All organ pipes require air to make them sound, or "speak". Once air has been drawn from the atmosphere and compressed it is known as "wind". Air is compressed by means of an electric fan, known as a "blower". The blower is large and often noisy, and for this reason is usually located some distance away from the rest of the organ. It is normally driven by a three-phase electric motor rotating at some 1800 r.p.m. Small organs sometimes have a single-phase motor of five horse-power or less. Large organs may have blowers of up to twenty-five or even fifty horse-power. Attached to the blower motor, and driven by it through a shaft or by belts is a dynamo, the "generator" which provides low-voltage electric current (12-18 volts d.c.) to operate the organ's internal electrical mechanisms. These days, many generators have been replaced by transformer-rectifier units. There is usually a bank of resistances or some similar device so that when the blower is switched on it builds up speed gradually, and not overload the power supply circuit. It can thus take up to thirty seconds for the blower to achieve full speed and for the organ to be ready for playing.

The blower may draw air from outside the building, from the auditorium, or from the organ chambers. Ideally, the air drawn in should be come from the chambers, as it will thus be at the same temperature as the chambers. A difference in temperature will cause the organ to go rapidly out of tune. However, if air is drawn from the chambers, it is important not to play for too long with the shutters fully closed, as the cycling air will start to increase in temperature as a result of repeatedly passing through the blower. In some cases, a filter is placed over the blower's air intake to remove any dust or other solid impurities from the air, as these can cause problems once they enter the organ's mechanism. A speck of dust can easily cause a note to sound when it should not by preventing an armature from creating a proper seal; the resulting drone is called a "cipher".

Wind leaves the blower through a large wind-trunk, usually not less than about a foot in diameter, and is conveyed to the organ chambers, where it enters large wooden boxes with folding leather sides, the tops of which are anchored to the floor by powerful coil springs. These are known as "regulators", and their purpose is to store volumes of wind at constant specified pressures. Wind pressures are measured in inches of water, 10 in. pressure meaning that the wind is capable of supporting a column of water ten inches high. The regulators contain valves to admit wind immediately to replace wind as it is used. They also act as stabilisers, so that wind can be drawn out at a constant pressure as the organ is played. Their function in this regard is similar to a large capacitor in an electrical circuit. Organs contain several regulators, which often each store wind at different pressures. Wind leaves the regulators through smaller trunks, usually between three and six inches in diameter, through which it is conveyed to the chest, and thence into the pipes.
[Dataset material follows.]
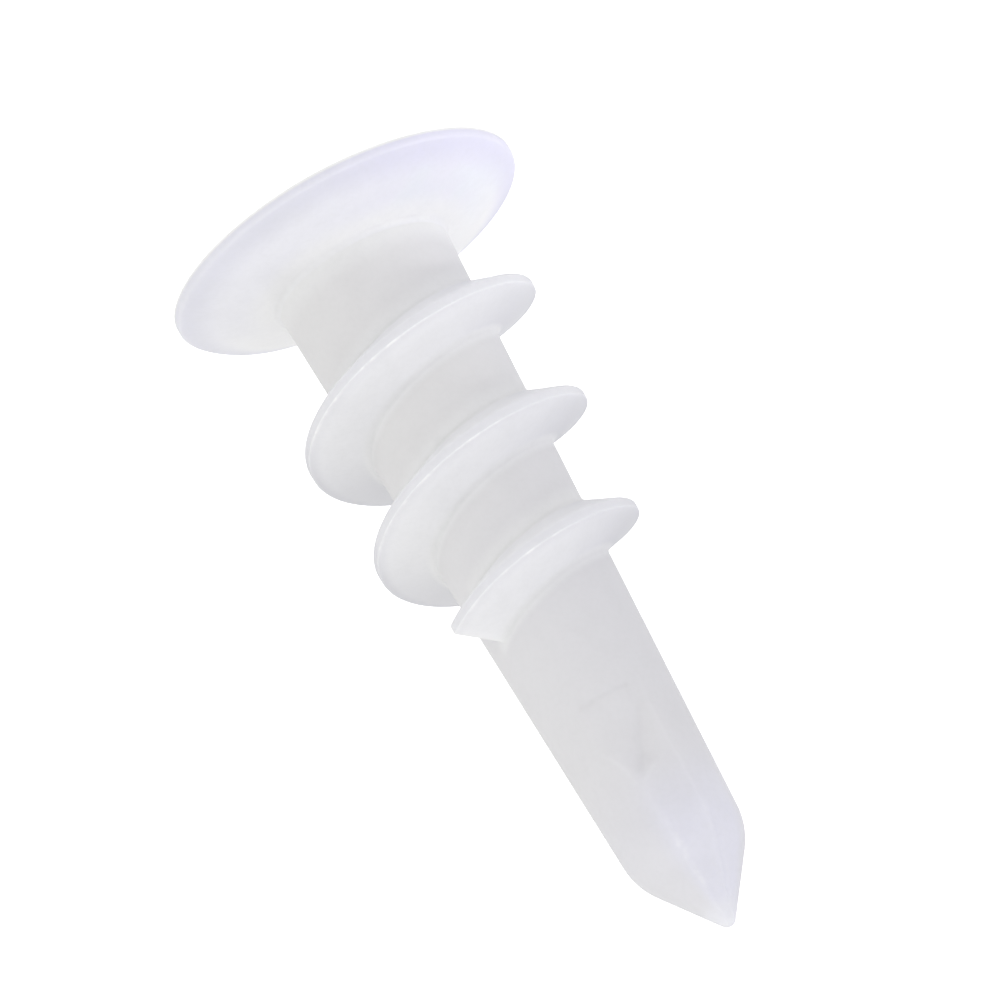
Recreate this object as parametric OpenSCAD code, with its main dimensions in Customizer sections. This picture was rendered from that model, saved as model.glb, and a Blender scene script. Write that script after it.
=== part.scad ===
// Self-drilling plasterboard anchor, moulded in one piece of nylon.
// It stands on its head: the outer face of the head is at z = 0 and the point is up.
// Lengths are in millimetres and angles in degrees.

/* [Overall] */
// Length from the outer face of the head to the point
total_length = 32; // [30:0.5:45]

/* [Head] */
// Diameter of the head
head_d = 14.4; // [13:0.1:18]
// Height of the rounded rim of the head
rim_height = 0.45; // [0.35:0.05:1]
// Rise of the domed underside, from the rim to the axis
underside_rise = 1.55; // [0.5:0.05:2]
// Radius of the fillet between the underside and the shank
neck_fillet = 0.3; // [0.2:0.05:1.2]

/* [Shank] */
// Diameter of the shank where it would meet the outer face
neck_d = 7.25; // [6.9:0.05:8.5]
// Diameter of the shank where the point begins
shoulder_d = 4.85; // [4.6:0.05:6]
// Radius that rounds the shoulder of the point
shoulder_radius = 3; // [1:0.1:4]
// Full angle of the point
point_angle = 68; // [56:1:90]
// Radius at the very tip
tip_radius = 0.35; // [0.15:0.05:0.6]

/* [Thread] */
// Distance between two turns
pitch = 4.97; // [4:0.01:6.5]
// Diameter over the crest where the thread starts, near the head
thread_start_d = 11.5; // [10:0.1:13]
// Diameter over the crest where the thread stops, near the point
thread_stop_d = 9.5; // [8.4:0.1:12]
// Height above the outer face at which the thread starts
thread_start = 3.4; // [3:0.1:5]
// Height above the outer face at which the thread stops
thread_stop = 17.25; // [12:0.05:19]
// Direction of the flat face in which the thread stops, from +X towards +Y
stop_direction = 320; // [0:5:355]
// Width of the thread where it leaves the shank
root_width = 2.2; // [1.6:0.1:3]
// How much nearer to the head the middle of that width lies than the crest
root_shift = 0.14; // [0:0.02:0.3]
// Width of the rounded crest
crest_width = 0.36; // [0.2:0.02:0.6]
// Width of the chamfer between a flank and the shank
root_chamfer = 0.2; // [0.1:0.05:0.4]
// Angle over which the thread grows out of the shank at its start
run_in = 60; // [30:5:120]

/* [Screw hole] */
// Diameter of the pilot hole for the screw
pilot_d = 3; // [2.2:0.1:3.4]
// Height above the outer face at which the straight wall of the pilot hole ends
pilot_end = 21.5; // [14:0.5:22]
// Depth of the tapered end of the pilot hole
pilot_taper = 0.8; // [0.3:0.1:1]

/* [Driver recess] */
// Width over two opposite wings at the outer face
recess_span = 6.8; // [6:0.1:7.4]
// Width over two opposite wings at the floor of the recess
recess_floor_span = 3.9; // [3.5:0.1:4.6]
// Thickness of a wing
wing_width = 1.5; // [1.1:0.05:1.8]
// Depth of the recess, where the straight wall of the pilot hole begins
recess_depth = 6; // [4:0.25:7.5]
// Diameter of the tapered hole between the wings at the outer face
mouth_d = 4.4; // [3.6:0.1:5.4]

/* [Point flutes] */
// Distance from the axis to the wall that stands behind each cutting edge
edge_offset = 1.55; // [1:0.05:2]
// Distance from the axis to the deepest line of a flute
flute_offset = 1.1; // [0.6:0.05:1.5]
// Height above the outer face at which the flutes start
flute_start = 22.4; // [22:0.1:25]
// Radius of the hollow floor of a flute
flute_radius = 1.5; // [1.1:0.1:2.4]
// Depth of a flute at the shoulder
flute_depth = 0.6; // [0.2:0.05:0.8]
// Direction of the groove that runs down the point, from +X towards +Y
groove_direction = 68; // [50:1:90]
// Full angle of that groove, which narrows to the tip
groove_angle = 24; // [12:1:36]
// Angle by which the groove goes below the surface of the point
groove_depth = 6; // [2:0.5:9]

/* [Hidden] */
// Steps of each rounded edge of the outline, of each side of the crest and of one turn
arc_steps = 6;
crest_steps = 2;
turn_steps = 48;
// How far cutting shapes pass the surfaces that they cut
over = 0.5;
// How far the thread reaches into the shank, so that the two join
thread_sink = 0.5;

head_r = head_d/2;
rim_r = rim_height/2;
neck_r = neck_d/2;
shoulder_r = shoulder_d/2;
pilot_r = pilot_d/2;
half_point = point_angle/2;

// Where the cone of the point would end sharp, and where it begins
sharp_tip = total_length + tip_radius*(1/sin(half_point) - 1);
shoulder_z = sharp_tip - shoulder_r/tan(half_point);
shank_slope = (neck_r - shoulder_r)/shoulder_z;
shank_taper = atan(shank_slope);

// The underside is an arc round a centre on the axis, through the top of the rim
dome_foot = head_r - rim_r;
dome_radius = (dome_foot^2 + underside_rise^2)/(2*underside_rise);
dome_z = rim_height + underside_rise - dome_radius;
dome_start = acos(dome_foot/dome_radius);

// The centre of the neck fillet lies one fillet radius off the underside and the shank
fillet_reach = neck_r + neck_fillet/cos(shank_taper);
fillet_a = 1 + shank_slope^2;
fillet_b = fillet_reach*shank_slope + dome_z;
fillet_c = fillet_reach^2 + dome_z^2 - (dome_radius + neck_fillet)^2;
fillet_z = (fillet_b + sqrt(fillet_b^2 - fillet_a*fillet_c))/fillet_a;
fillet_centre = [fillet_reach - shank_slope*fillet_z, fillet_z];
dome_stop = atan2(fillet_z - dome_z, fillet_centre.x);

// The centre of the rounded shoulder lies one shoulder radius inside shank and point
shoulder_facing = (half_point + shank_taper)/2;
shoulder_inset = shoulder_radius/cos((half_point - shank_taper)/2);
shoulder_centre = [shoulder_r, shoulder_z] - shoulder_inset*[cos(shoulder_facing), sin(shoulder_facing)];

function arc(centre, radius, from, to, first = 0) =
    [for (i = [first:arc_steps])
        let (angle = from + (to - from)*i/arc_steps)
        centre + radius*[cos(angle), sin(angle)]];

// Half outline of the anchor without its thread, as [distance from the axis, height]
outline = concat(
    [[0, 0]],
    arc([dome_foot, rim_r], rim_r, -90, 90),
    arc([0, dome_z], dome_radius, dome_start, dome_stop, 1),
    arc(fillet_centre, neck_fillet, 180 + dome_stop, 180 + shank_taper, 1),
    arc(shoulder_centre, shoulder_radius, shank_taper, half_point),
    arc([0, total_length - tip_radius], tip_radius, half_point, 90)
);

function shank_r(z) = neck_r - shank_slope*z;
function crest_radius(z) =
    (thread_start_d + (thread_stop_d - thread_start_d)*(z - thread_start)/(thread_stop - thread_start))/2;
function turned_to(z) = stop_direction - 360*(thread_stop - z)/pitch;

// One flank of the thread, as [distance from the crest, height above the shank].
// A narrow chamfer stands for the hollow between the flank and the shank.
function flank(foot, height) =
    let (round_r = crest_width/2)
    let (lean = atan2(foot - root_chamfer - round_r, height - root_chamfer))
    concat(
        [[foot + thread_sink, -thread_sink], [foot - root_chamfer, root_chamfer]],
        [for (i = [0:crest_steps - 1])
            let (angle = lean + (90 - lean)*i/crest_steps)
            [round_r*cos(angle), height - round_r + round_r*sin(angle)]]
    );

// The whole section, up the side near the head and down the side near the point
function section(height) =
    let (head_side = flank(root_width/2 + root_shift, height))
    let (point_side = flank(root_width/2 - root_shift, height))
    concat(
        [for (p = head_side) [-p.x, p.y]],
        [[0, height]],
        [for (i = [len(point_side) - 1:-1:0]) point_side[i]]
    );

// The section where the helix has reached height z, grown to the share grown of its height
function section_at(z, grown) =
    let (angle = turned_to(z))
    [for (p = section(crest_radius(z) - shank_r(z)))
        let (r = shank_r(z + p.x) - thread_sink + grown*(p.y + thread_sink))
        [r*cos(angle), r*sin(angle), z + p.x]];

module thread() {
    step = pitch/turn_steps;
    steps = floor((thread_stop - thread_start)/step);
    bottom = thread_stop - steps*step;
    least = 0.1;
    rings = [for (i = [0:steps])
        let (turned = 360*i/turn_steps)
        section_at(bottom + i*step, min(1, least + (1 - least)*turned/run_in))];
    width = len(rings[0]);
    polyhedron(
        points = [for (ring = rings) each ring],
        faces = concat(
            [[for (j = [width - 1:-1:0]) j]],
            [for (i = [0:steps - 1]) for (j = [0:width - 1]) for (half = [0:1])
                let (a = i*width + j)
                let (b = i*width + (j + 1)%width)
                half == 0 ? [a, b, a + width] : [b, b + width, a + width]],
            [[for (j = [0:width - 1]) steps*width + j]]
        )
    );
}

// Pilot hole with its tapered mouth and end, as one turned shape
module screw_hole() {
    mouth_slope = (mouth_d/2 - pilot_r)/recess_depth;
    rotate_extrude($fn = 48) polygon([
        [0, -over],
        [mouth_d/2 + over*mouth_slope, -over],
        [pilot_r, recess_depth],
        [pilot_r, pilot_end],
        [pilot_r/3, pilot_end + pilot_taper],
        [0, pilot_end + pilot_taper]
    ]);
}

// One pair of opposite wings of the cross recess
module wing_pair() {
    wing_slope = (recess_span - recess_floor_span)/2/recess_depth;
    top = recess_span/2 + over*wing_slope;
    floor_half = recess_floor_span/2;
    rotate([90, 0, 0])
        linear_extrude(wing_width, center = true)
            polygon([[-top, -over], [top, -over], [floor_half, recess_depth], [-floor_half, recess_depth]]);
}

module driver_recess() {
    for (turn = [0, 90]) rotate([0, 0, turn]) wing_pair();
}

// Surface of the shank above the deepest line of a flute
function over_flute(z) = sqrt(shank_r(z)^2 - flute_offset^2);

// Hollow along the shank: it runs out at flute_start and has a straight wall behind the edge
module flute() {
    rise = over_flute(flute_start) + flute_radius;
    set_in = over_flute(shoulder_z) + flute_radius - flute_depth;
    lean = atan2(rise - set_in, shoulder_z - flute_start);
    intersection() {
        translate([flute_offset, rise, flute_start])
            rotate([lean, 0, 0])
                translate([0, 0, -flute_radius])
                    cylinder(h = total_length - flute_start + flute_radius, r = flute_radius, $fn = 48);
        translate([edge_offset - head_d, -head_d/2, flute_start - head_d])
            cube([head_d, head_d, total_length]);
    }
}

// Groove down the point: a cone that narrows to the sharp tip, cut off above the rounded tip
module point_groove() {
    first = (sharp_tip - total_length)/2;
    last = shoulder_r/sin(half_point)*1.5;
    tilt = half_point + groove_angle/2 - groove_depth;
    widening = tan(groove_angle/2);
    translate([0, 0, sharp_tip])
        rotate([0, 0, groove_direction])
            rotate([0, 180 - tilt, 0])
                translate([0, 0, first])
                    cylinder(h = last - first, r1 = first*widening, r2 = last*widening, $fn = 48);
}

module anchor() {
    color("ghostwhite")
        difference() {
            union() {
                rotate_extrude($fn = 96) polygon(outline);
                thread();
            }
            screw_hole();
            driver_recess();
            for (turn = [0, 180]) rotate([0, 0, turn]) {
                flute();
                point_groove();
            }
        }
}

anchor();
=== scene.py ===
# %% [markdown]
# # A self-drilling plasterboard anchor
# The real anchor is one small moulding of milky nylon: a thin domed head, a tapering shank with a
# coarse thread, and a point with two flutes that drills its own hole. This lesson builds it as one
# closed mesh, gives it a nylon that lets some light through, and sets it on a plain white stage.
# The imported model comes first. It is the frame that everything here is measured from.

# %% Load the frame
import math
import bpy
import numpy as np
from mathutils import Matrix, Vector


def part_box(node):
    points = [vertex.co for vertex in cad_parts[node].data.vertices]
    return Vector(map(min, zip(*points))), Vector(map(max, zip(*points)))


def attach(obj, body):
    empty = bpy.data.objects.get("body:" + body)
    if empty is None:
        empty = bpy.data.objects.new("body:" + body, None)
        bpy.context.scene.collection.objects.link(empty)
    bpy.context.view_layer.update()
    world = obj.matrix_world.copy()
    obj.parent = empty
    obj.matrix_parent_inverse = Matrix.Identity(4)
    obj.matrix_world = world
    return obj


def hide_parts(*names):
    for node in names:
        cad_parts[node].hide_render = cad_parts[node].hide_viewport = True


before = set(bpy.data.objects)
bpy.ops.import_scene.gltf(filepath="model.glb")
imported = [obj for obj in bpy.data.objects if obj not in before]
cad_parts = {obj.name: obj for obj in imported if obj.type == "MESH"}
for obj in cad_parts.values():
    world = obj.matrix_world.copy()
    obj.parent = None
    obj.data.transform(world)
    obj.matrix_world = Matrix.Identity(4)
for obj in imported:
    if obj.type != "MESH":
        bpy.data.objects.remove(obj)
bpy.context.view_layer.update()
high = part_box("anchor")[1]
head_radius = high.x
tip_height = high.z
MM = 0.001
print(f"the anchor is {tip_height/MM:.1f} mm long and {2*head_radius/MM:.1f} mm across")

# %% [markdown]
# Every operator acts on what is selected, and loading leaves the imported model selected. So a few
# small helpers come before any modelling. They select one piece, open it in edit mode with all or
# some of its points selected, and extrude what is selected. Others read the places of all its points
# as an array, and write them back, which is how a whole surface is given its shape at once.

# %% Helpers for selecting and editing
def select_only(piece=None):
    if bpy.context.object and bpy.context.object.mode != "OBJECT":
        bpy.ops.object.mode_set(mode="OBJECT")
    bpy.ops.object.select_all(action="DESELECT")
    if piece:
        piece.select_set(True)
        bpy.context.view_layer.objects.active = piece


def edit(piece):
    select_only(piece)
    bpy.ops.object.mode_set(mode="EDIT")
    bpy.ops.mesh.select_mode(type="VERT")
    bpy.ops.mesh.select_all(action="SELECT")


def extrude_up(distance):
    bpy.ops.mesh.extrude_region_move(TRANSFORM_OT_translate={"value": (0, 0, distance)})


# %% Helpers for reading and moving the points of a piece
def points_of(piece):
    co = np.zeros(len(piece.data.vertices)*3)
    piece.data.vertices.foreach_get("co", co)
    return co.reshape(-1, 3)


def move_points(piece, co):
    piece.data.vertices.foreach_set("co", co.ravel())
    piece.data.update()


def polar(co):
    return np.hypot(co[:, 0], co[:, 1]), np.arctan2(co[:, 1], co[:, 0])


def set_polar(co, chosen, radius, angle):
    co[chosen, 0] = radius*np.cos(angle)
    co[chosen, 1] = radius*np.sin(angle)


def select_points(piece, chosen):
    select_only(piece)
    piece.data.vertices.foreach_set("select", chosen)
    edges = np.zeros(len(piece.data.edges)*2, dtype=int)
    piece.data.edges.foreach_get("vertices", edges)
    edges = edges.reshape(-1, 2)
    piece.data.edges.foreach_set("select", chosen[edges[:, 0]] & chosen[edges[:, 1]])
    piece.data.polygons.foreach_set("select", np.zeros(len(piece.data.polygons), dtype=bool))
    bpy.ops.object.mode_set(mode="EDIT")
    bpy.ops.mesh.select_mode(type="VERT")


# %% [markdown]
# ## The threaded part of the shank
# On the real anchor the thread and the shank are one surface, with a small hollow where they meet.
# A thread that is pushed into a separate shank would show a hard line there. So the surface is made
# in one go: a short upright line, one pitch high, is wound round the axis by the Screw modifier.
# Each turn ends where the next one begins, so the turns close up into a tube whose rows of faces
# follow the thread. The line has many points near the crest, where the thread bends sharply.

# %% Sizes of the shank and the thread
NECK_RADIUS = 3.625*MM
SHOULDER_RADIUS = 2.425*MM
PITCH = 4.97*MM
THREAD_START = 3.4*MM
THREAD_STOP = 17.25*MM
CREST_RADIUS_START = 5.78*MM
CREST_RADIUS_STOP = 4.78*MM
STOP_DIRECTION = math.radians(320)
COLUMNS = 180
BAND_LOW = 2.1*MM
BAND_HIGH = 18.9*MM
POINT_ANGLE = math.radians(68)
TIP_ROUNDING = 0.35*MM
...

An outlet trunk from the end of the chest takes wind to a tremulant, which, when activated, allows puffs of wind to escape at regular intervals. This causes the wind pressure in the chest to fluctuate in a controlled fashion, giving a vibrato effect to the pipes' sound. Both the speed and intensity of the "beat" of the tremulant can be controlled by slides to suit organists' preferences. Alterations to their settings can drastically change the overall sound of an organ from a vibrant, breathing sound into a distressed bleating unless great care is used. It can take several hours on a large organ to set a series of tremulants so that when the ranks are used in combination the tremulants interact to produce the optimum vibrato. Recordings made in the 1930s and 1940s of Australian theatre organs reveal tremulant settings which fell more or less midway between the faster, shallow, beat popular in England and the slower, deeper, beat favoured in America.